Has anyone ever seen the movie 'Scanners'?  Peoples' heads exploded in it.  Same thing happened in 'The Kingsman' as the 'Land of Hope and Glory' music played, and it was to great effect, and had me screeching laughter like some kind of nocturnal mouse catching bird of prey with big eyes and reported great wisdom.  I bought my older son a copy of the movie for his birthday, at his request, and he plays it often, and gets sick of seeing his mother playing air guitar in the scene where the yummable Colin Firth is kicking arse in a Southern church, as 'Freebird' is playing. 

But my point is, MY head is about to explode.  My younger kid has been home sick from school for the past few days.  Today I contacted the school and arranged to collect some work to keep him occupied, and prevent him falling behind.  His teacher assigned Maths.  I sat it on the table, and then came the dreaded plaintive call, 'Will you help me, Mum?'.  You see, the problem here is this: my mathematical skills are total dung.  I have always hated maths.  But I soldiered on, and sat with him and looked at his work book.  Multiplication.  Well, thought me, no drama; I can help with this.  I then saw the example formula and equation.  I spluttered, 'What the hell is that meant to mean?' to my poor, coughing sick kid.  I have seen this before, on a DVD.  Being a mainly male household - pets included - the viewing material is confined to 'Top Gear' and 'The Big Bang Theory'.  That equation in my eleven-year-old's book is very similar to what I've seen scribbled on Dr Sheldon Cooper's white board when the fam is watching 'The Big Bang'.  And you'd have to be Dr Cooper, or Professor Stephen Hawking to understand what the blue fuck it's meant to mean.  I don't know if I've caused bafflement, bamboozlement, befuddlement, or be-whatever-ment, but I told my kid the only way I can do multiplication is the good old-fashioned, and UNDERSTANDABLE, method which was indoctrinated into my by the Good Sisters of St Joseph.  Well, they weren't all that good.  Most of them only wore veils to hide their frickin' horns.  And that's how we did it at the dining table.  He understood it, too.  He got the concept of 'put down the whatever and carry the thingummyjig'.  I wished so much his dad was home.  His dad's working today, but his dad his fab-u-loso at maths, and would have explained it so much better than I. 

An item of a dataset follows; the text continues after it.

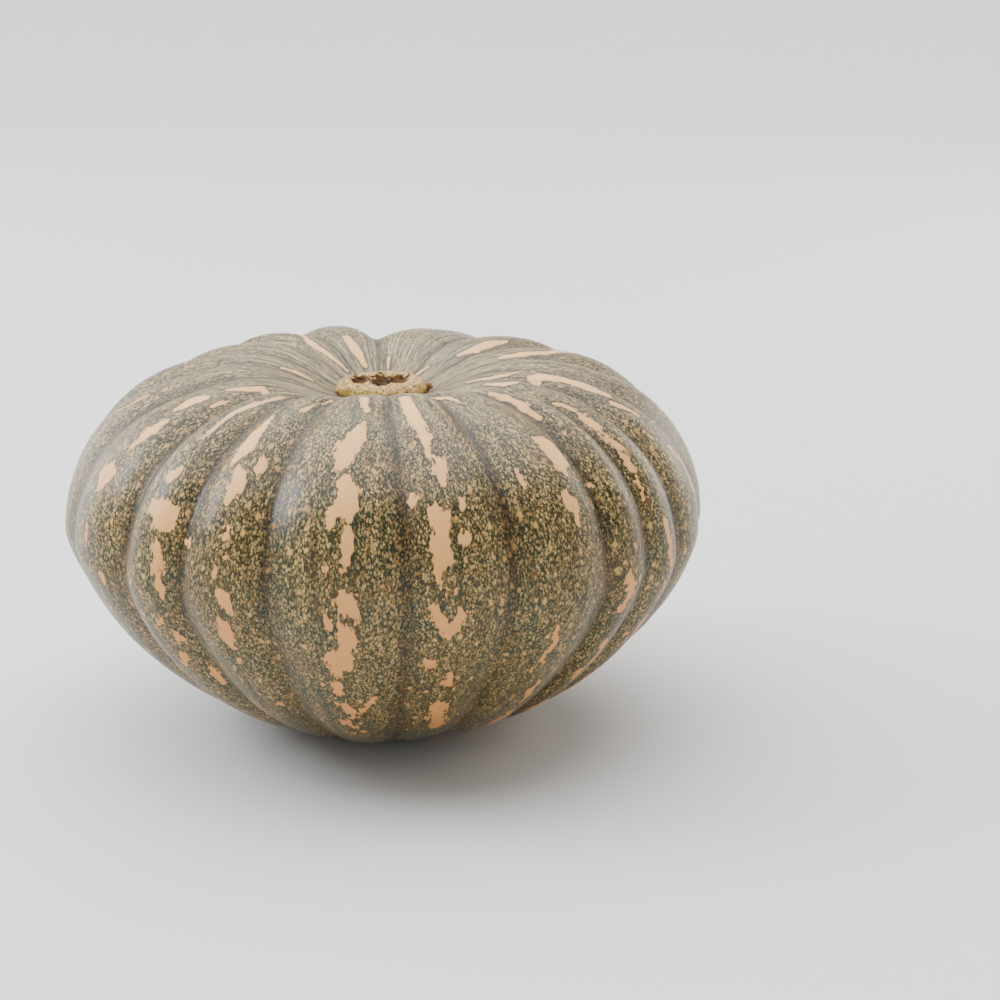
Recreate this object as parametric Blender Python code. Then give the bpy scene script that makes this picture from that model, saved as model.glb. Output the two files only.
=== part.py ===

Well, we're taking a break from all that now.  I got him out 'Paddington Bear' to watch because he's been told he's NOT playing on the computer or his iPad while he's home sick.  He did want me to get out 'Frozen', but it was out.  In any event, that damnable song is something else that makes my head feel like it's going to explode.  I don't want my head to explode.  I don't want bits of brain and skull and associated gore flying around the room like sparks from a Catherine wheel, and sticking to the walls, and drying there.  My dispersed cranial filling would most likely remain in hard flecks on the wall like a Jackson Pollock painting, because it is impossible to get my kids to clean.